La cena emite un humillo apremiante. En un aparte, y antes de dar la bendición oficial, hablamos con Adam Weissman, 29 años, el ideólogo de este grupo neoyorquino. «Lo que estamos buscando son alternativas al capitalismo», se explica Adam. «O cambiamos nuestro estilo de vida, o nos vamos a ver obligados a cambiar por la fuerza, cuando tengamos que pelearnos por los recursos o cuando el deterioro ecológico sea irreversible». Weissman aspira a que la gente se apunte al menos a redes como Freecycle, nacida hace tres años en Tucson, Arizona, para promover la reducción de las basuras y los desechos. Son ya 3.800 comunidades y casi tres millones de miembros los que participan en esta red de intercambio gratuito en todo el mundo, incluida España.

En la radiante bahía de San Francisco, sin duda el mayor hervidero de ideas de EEUU, surgió hace un año otra iniciativa singular en el sendero de la frugalidad: los Compact, empeñados en compactar el consumo para hacer más liviano nuestro paso por la Tierra. «La historia surgió en la reunión de un grupo de amigos, pensando en qué podíamos hacer más allá del hecho de reciclar», recuerda John Perry, 42 años. «Se nos ocurrió que podíamos comprometernos a no comprar nada nuevo durante un año, salvo alimentos, medicinas, productos de limpieza y ropa interior. La idea es satisfacer nuestras necesidades por este orden de prioridades: si no puedes pedir prestada una cosa, compártela o intercámbiala por otra, y si no, cómprala de segunda mano».
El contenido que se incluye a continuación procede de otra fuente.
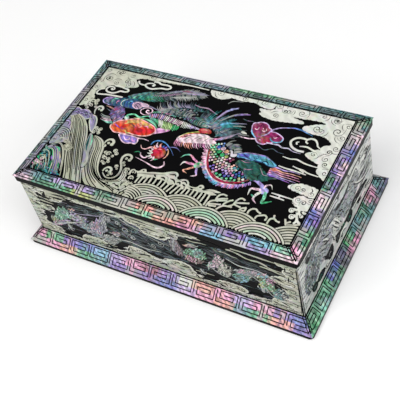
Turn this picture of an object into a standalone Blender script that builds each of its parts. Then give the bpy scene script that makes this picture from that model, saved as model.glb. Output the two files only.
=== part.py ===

«Nos lo tomamos como un reto y firmamos un pacto que vence el uno de enero», añade Perry. «No sólo vamos a renovarlo otro año, sino que casi todos nosotros lo vamos a convertir en un objetivo vital. En mi caso, como padre de dos hijos, he descubierto que con niños es incluso más fácil. Siempre tienes alguien que te puede prestar una cuna o un carrito, la ropa te sale gratis, puedes hacer regalos de segunda mano, o fabricarlos tú mismo».


A DIETA

EL DIARIO DE JUDITH. «Eran las Navidades del 2003, estaba doblando la típica esquina de Nueva York, cargada con cuatro bolsas de plástico, y una de ellas se me rompió justo encima de un charco... ¡Todas las compras desparramadas por el barro! ¡Maldije las Navidades y todo lo que representan!».

A sus 50 años, Judith Levine se tomó aquello como una epifanía. En cuanto pasaron las sacrosantas fechas, decidió romper su carné de consumista. «Voy a pasarme un año sin hacer shopping», le dijo a su compañero, Paul Cillo, que se embarcó con ella en la aventura. El resultado es un insólito diario (Not buying it) que narra las peripecias de esta pareja de Brooklyn ese año vivido frugalmente. «Al principio sufría la adicción, pero con el tiempo la experiencia fue liberadora», admite Judith. «Te vuelves más consciente del impacto que tu consumo tiene en el medio ambiente». Judith ha vuelto a comprar, aunque de otra manera. En todo este tiempo ha descubierto que no se puede separar nuestra condición de ciudadano de la consumidor: «Dime cómo compras y te diré quién eres».